### WHAT IS EXPECTED
Quote exactly the lines between the line containing "obj.data.transform(world)" and the line containing "STAND_UP = Matrix.Rotation(math.pi", counting those two lines as part of the range. Leave the rest out.

### 3D code data
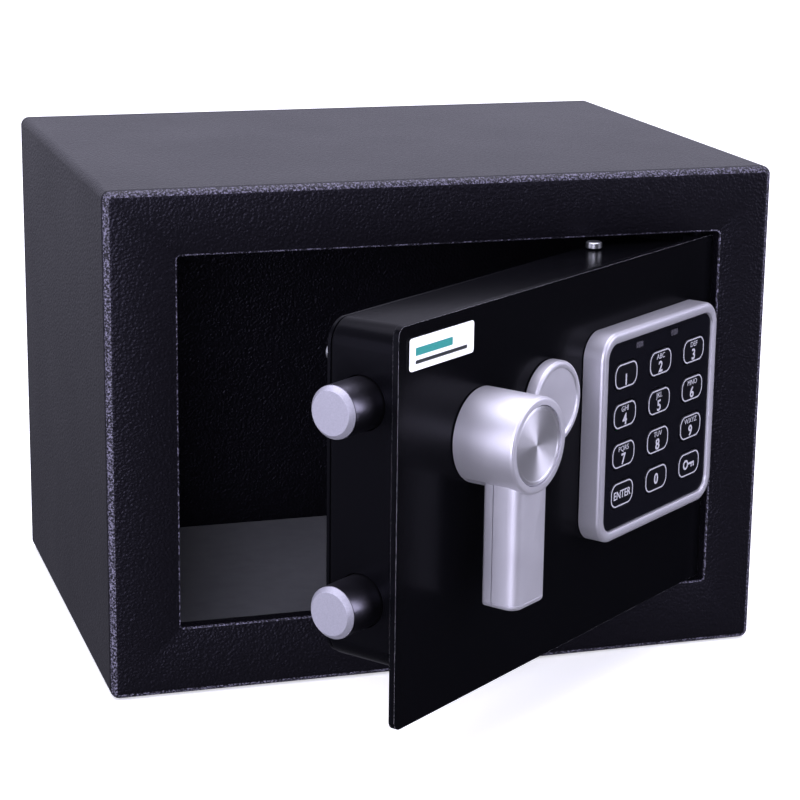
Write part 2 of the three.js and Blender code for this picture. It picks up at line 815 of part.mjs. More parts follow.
function batteryCover() {
  const { left, right, bottom, top } = BATTERY_WINDOW;
  const shape = roundedRect(left + 0.4, bottom + 0.4, right - 0.4, top - 0.4, 1.6);
  const lid = plate(shape, COVER.front, COVER.rear, 0.2, 1, 3);
  const thumbNotch = rodY((left + right) / 2, top, 6, COVER.rear - 0.6, COVER.rear + 1, 24);
  return cut(lid, thumbNotch);
}

function resetButton() {
  const button = turned(
    [
      [0, 20],
      [4, 20],
      [4, 21.5],
      [RESET.radius, 21.5],
      [RESET.radius, COVER.rear + 0.5],
      [RESET.radius - 0.5, COVER.rear + 1],
      [0, COVER.rear + 1],
    ],
    14,
  );
  return button.translate(RESET.u, 0, RESET.z);
}

// The loom's route: from the keypad's board through the plate and over to the solenoid.
const LOOM = [
  [137.2, -1.6, 92],
  [137.2, 3, 92],
  [135, 8, 95],
  [128, 11, 103],
  [116, 12, 113],
  [102, 13, 122],
  [86, 14, 131],
  [70, 15, 137],
  [57.4, 15, 138],
];

function wiring() {
  const route = new THREE.CatmullRomCurve3(LOOM.map((point) => new THREE.Vector3(...point)));
  return new THREE.ExtrudeGeometry(ring(1.5, 8), { steps: 24, extrudePath: route });
}

add(door, "battery_tray", batteryTray(), glossBlack);
const cellPitch = (BATTERY_TRAY.right - BATTERY_TRAY.left - 2 * BATTERY_TRAY.wall) / 4;
for (let index = 0; index < 4; index++) {
  const u = BATTERY_TRAY.left + BATTERY_TRAY.wall + cellPitch * (index + 0.5);
  add(door, `battery_${index + 1}`, battery(u, index % 2 === 1), batteryWrap);
}
add(door, "battery_cover", batteryCover(), satinBlack);
add(door, "reset_button", resetButton(), redPlastic);
add(
  door,
  "reset_switch",
  box(RESET.u - 6, 8, RESET.z - 6, RESET.u + 6, 17.7, RESET.z + 6),
  glossBlack,
);
add(door, "wiring", wiring(), glossBlack);

export default safe;
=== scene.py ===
import json
import math

import bmesh
import bpy
from mathutils import Matrix, Vector


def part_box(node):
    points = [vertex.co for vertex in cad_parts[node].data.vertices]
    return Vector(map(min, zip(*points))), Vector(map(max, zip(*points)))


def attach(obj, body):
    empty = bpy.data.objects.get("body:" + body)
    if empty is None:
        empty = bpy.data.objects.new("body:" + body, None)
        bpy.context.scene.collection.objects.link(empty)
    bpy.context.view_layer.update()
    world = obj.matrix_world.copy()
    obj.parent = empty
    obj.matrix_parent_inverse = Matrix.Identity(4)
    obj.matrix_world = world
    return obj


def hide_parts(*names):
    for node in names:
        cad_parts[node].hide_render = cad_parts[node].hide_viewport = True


# A small electronic safe with its door standing open on two pin hinges.
# Drawings are in millimetres: x to the right, y up, and depth measured back from the front face.
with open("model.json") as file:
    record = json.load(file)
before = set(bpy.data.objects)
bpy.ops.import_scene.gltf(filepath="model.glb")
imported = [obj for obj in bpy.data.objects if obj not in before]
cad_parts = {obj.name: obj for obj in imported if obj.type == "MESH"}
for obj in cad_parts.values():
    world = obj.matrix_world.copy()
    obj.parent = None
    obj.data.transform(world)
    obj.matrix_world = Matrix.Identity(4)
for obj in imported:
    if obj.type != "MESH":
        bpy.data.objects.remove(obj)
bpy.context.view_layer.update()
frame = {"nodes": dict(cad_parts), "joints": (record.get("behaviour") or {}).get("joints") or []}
MM = 0.001
STAND_UP = Matrix.Rotation(math.pi / 2, 4, "X") @ Matrix.Scale(MM, 4)


# ---- Cabinet sleeve ----
# One sheet of 1.5 mm steel, folded round into a sleeve and seam welded, with two anchor holes
# in its floor. It is powder coated in a fine leather texture like the rest of the cabinet.
SLEEVE_OUTSIDE = (0, 0, 230, 170)
SLEEVE_INSIDE = (1.5, 1.5, 228.5, 168.5)
SHEET = 1.5
FOLD_RADIUS = 3
SLEEVE_FRONT, SLEEVE_REAR = 3.3, 168.2
ANCHORS_X = (50, 180)
ANCHOR_DEPTH = 85
ANCHOR_RADIUS = 5
LEATHER_GRAIN = 0.9  # width of one pebble of the coating, drawn a little coarse so that it shows
COAT_BLACK = "#0d0c10"

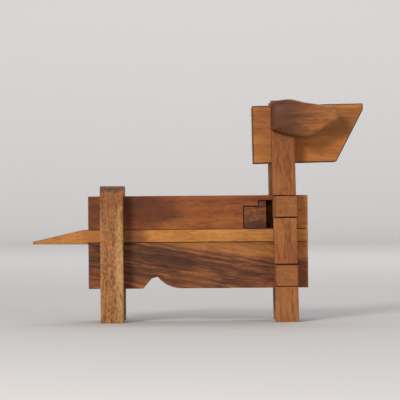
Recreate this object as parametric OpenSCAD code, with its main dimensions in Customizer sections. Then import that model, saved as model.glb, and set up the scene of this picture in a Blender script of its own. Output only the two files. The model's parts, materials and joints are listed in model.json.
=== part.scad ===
// Interlocking wooden dachshund: a take-apart puzzle of square sticks and notched boards.
// The dog stands on its four feet at z = 0, faces +X, and its right side is towards -Y.
// The origin is on the ground, in the middle of the whole dog's length and width.

/* [Stick] */
// Side of the square stick that the legs and ties are cut from
stick = 12; // [10:0.5:15]
// Gap left between faces that slide on each other
slide_gap = 0.15; // [0.1:0.05:0.3]

/* [Body boards] */
// Length of both boards
body_l = 115; // [94:0.5:140]
// Thickness of both boards, from side to side
body_t = 24; // [20:0.5:29]
// Height of the underside above the ground
belly_z = 17.5; // [15:0.5:21]
// Height of the lower board
lower_h = 24; // [20:0.5:29]
// Height of the slot between the boards
slot_h = 7; // [5:0.5:9]
// Height of the upper board
upper_h = 17.5; // [16.5:0.5:21]

/* [Belly cut] */
// Distance from the rear of the boards to the cut
cut_from_rear = 28.7; // [24:0.5:34]
// Length of the cut along the underside
cut_l = 23; // [16:0.5:27]
// Depth of the cut at its highest point
cut_d = 6.2; // [4:0.2:8]
// Distance from the rear of the cut to its highest point
cut_peak = 7.4; // [4:0.2:9]

/* [Tail] */
// How far the tail reaches behind the boards
tail_l = 29.6; // [24:0.5:36]
// Part of the tail that keeps the full height of the slat
tail_straight = 3.4; // [1:0.2:8]
// Width of the tail at its tip
tail_tip_w = 4; // [2:0.5:8]
// Height of the tail at its tip
tail_tip_h = 1.4; // [0.6:0.2:3]
// How far the tail hangs below the slat, which stops the key at the boards
tail_drop = 0.7; // [0.3:0.1:1.5]

/* [Front legs] */
// Length of the front legs, which run up beside the head
front_leg_h = 115; // [112:0.5:138]
// How far the front legs, neck and head lean back, in degrees
front_lean = 1; // [0:0.2:1.4]
// Height above the ground at which the lean starts
lean_z = 9; // [0:1:16]
// Distance from the front of the boards to the front legs
front_inset = 5.5; // [4:0.5:8]
// Depth of the notch in the outer face that takes the head of a tie
head_d = 6; // [4:0.5:7]
// Width of the shank of a tie, between its heads
shank_w = 5; // [4:0.5:6]
// Height of the chest tie above the underside of the boards
chest_lift = 0.8; // [0:0.2:3]
// Gap between the tips of the two tongues that meet in the window
tongue_gap = 1.3; // [0.6:0.1:3]

/* [Window and lock bar] */
// Side of the square lock bar
bar = 11.5; // [9:0.5:12]
// Gap between the lock bar and the rear end and roof of the window
bar_gap = 0.5; // [0.3:0.1:1.2]
// Gap between the wing of the lock bar and what it slides past
lock_gap = 0.2; // [0.15:0.05:0.4]
// Space beside the lock bar, up to the front legs
bar_side = 3.3; // [2.5:0.1:5]
// How far the wing reaches past the middle plane to the right side
wing_lap = 3; // [2:0.5:4]
// Length of the raised rib along the front edge of the lock bar
rib_w = 4; // [2:0.5:6]
// Depth of the rib below the face of the boards on the right side
rib_in = 1; // [0:0.2:3]
// Height of the high part of the window, where the tongues enter
tongue_room = 15; // [14:0.5:15.5]
// Wood left between the window and the notch for the shoulder tie
window_wall = 3.25; // [2.5:0.25:4]

/* [Head] */
// Length of the head along its top
head_l = 58.2; // [50:0.1:65]
// Height of the head
head_h = 30.3; // [26:0.1:33]
// Height of the chin above the boards
neck_h = 16.6; // [14:0.1:20]
// How far the head reaches behind the front legs
head_behind = 9.6; // [7:0.1:12]
// How far the slanted nose leans back at the chin
snout_slope = 14.6; // [8:0.2:20]
// Height of the blunt edge at the top of the snout
snout_blunt = 3.4; // [2:0.2:6]
// How far the neck block stands out behind the front legs
neck_proud = 1.4; // [0:0.2:3]
// Diameter of the round tenon on the neck block
neck_tenon_d = 8; // [6:0.5:9]
// Length of the round tenon on the neck block
neck_tenon_l = 14; // [10:0.5:20]

/* [Ears] */
// Length of an ear
ear_l = 35; // [28:0.5:40]
// Thickness of an ear at its middle
ear_t = 6.2; // [5:0.2:8]
// Radius of the domed face of an ear
ear_dome = 52; // [45:1:70]
// Height of the rear edge of an ear
ear_rear_h = 14.6; // [12:0.2:18]
// How far the top of an ear falls towards its tip
ear_fall = 3.6; // [2:0.2:5]

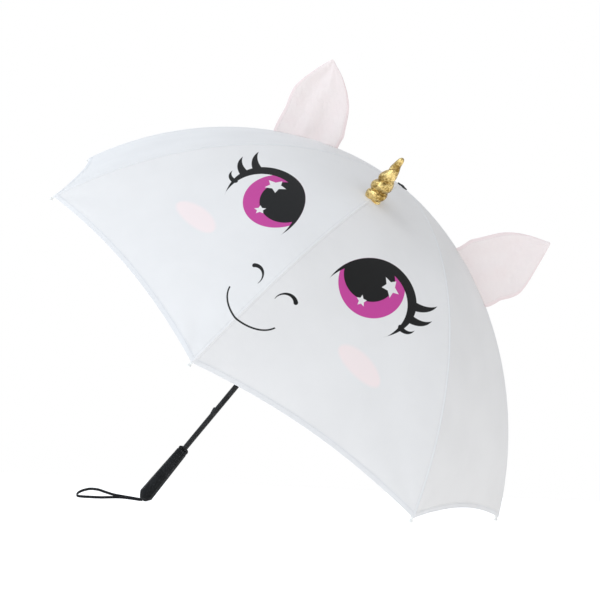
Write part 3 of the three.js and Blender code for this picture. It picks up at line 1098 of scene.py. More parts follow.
@dataclass
class Canopy:
    """Sixteen half-gores of cloth with their hems, and the tapes over the eight seams."""

    start: float = 5.6 * MM
    end: float = 484.6 * MM
    hem_sag: float = 13 * MM
    thickness: float = 0.4 * MM
    steps_along: int = 110
    steps_across: int = 34
    lining_print: float = 0.22
    hem_steps: int = 4
    hem_width: float = 6.5 * MM
    hem_thickness: float = 1.0 * MM
    hem_stand: float = 0.18 * MM
    hem_overhang: float = 0.3 * MM
    tape_steps: int = 6
    tape_start: float = 3 * MM
    tape_half_width: float = 1.5 * MM
    tape_thickness: float = 0.5 * MM
    tape_rise: float = 0.40 * MM
    tape_stand: float = 0.02 * MM
    tape_cut_shift: float = 20 * MM
    tip_fold_height: float = 1.1 * MM
    tip_fold_reach: float = 55 * MM
    tip_fold_count: float = 7.0
    fold_fade: float = 4.0
    fold_end: float = 0.75
    slack_height: float = 1.1 * MM
    slack_scale: float = 9.0
    slack_fade: float = 2.5
    slack_start: float = 120 * MM
    blend_radius: float = 200 * MM
    blend_from: float = 0.2 * MM
    blend_width: float = 160 * MM
    area_strips: int = 200
    printed_halves: tuple[tuple[int, Side], ...] = (
        (1, Side.PLUS), (1, Side.MINUS), (2, Side.MINUS), (8, Side.PLUS),
    )

    def hem_at(self, across: float) -> float:
        """How far along the seam the hem is, from 0 at the rib to 1 at the gore's middle."""
        return self.end - self.hem_sag * (1 - (1 - across) ** 2)

    def half_width(self, along: float) -> float:
        """The width of a flat half-gore at a distance along the seam."""
        return SEAM.at(along)[0] * math.sin(HALF_GORE)

    def on_gore(self, along: float, aside: float, lift: float = 0.0) -> Vector:
        """A point on the two gores beside a rib at azimuth 0.

        Args:
            along: the distance along the seam.
            aside: the distance from the seam across the cloth, below 0 on the minus side.
            lift: how far it stands off the cloth.

        Returns:
            The point in the rib's own frame.
        """
        radius, height = SEAM.at(along)
        slope = SEAM.slope(along)
        sign = math.copysign(1.0, aside)
        lean = math.sin(slope)
        normal = Vector((lean * math.cos(HALF_GORE), sign * lean * math.sin(HALF_GORE), 0.0))
        normal.z = math.cos(slope) * math.cos(HALF_GORE)
        across = Vector((-math.sin(HALF_GORE), sign * math.cos(HALF_GORE), 0.0))
        return Vector((radius, 0.0, height)) + across * abs(aside) + normal.normalized() * lift

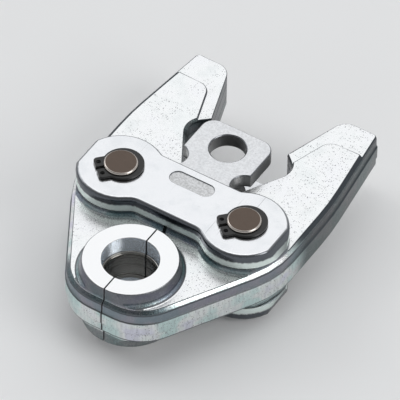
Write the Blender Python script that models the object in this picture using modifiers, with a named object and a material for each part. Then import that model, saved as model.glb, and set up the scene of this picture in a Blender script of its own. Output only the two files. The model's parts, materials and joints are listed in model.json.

### EXERCISE RESULT
    obj.data.transform(world)
    obj.matrix_world = Matrix.Identity(4)
for obj in imported:
    if obj.type != "MESH":
        bpy.data.objects.remove(obj)
bpy.context.view_layer.update()
frame = {"nodes": dict(cad_parts), "joints": (record.get("behaviour") or {}).get("joints") or []}
MM = 0.001
STAND_UP = Matrix.Rotation(math.pi / 2, 4, "X") @ Matrix.Scale(MM, 4)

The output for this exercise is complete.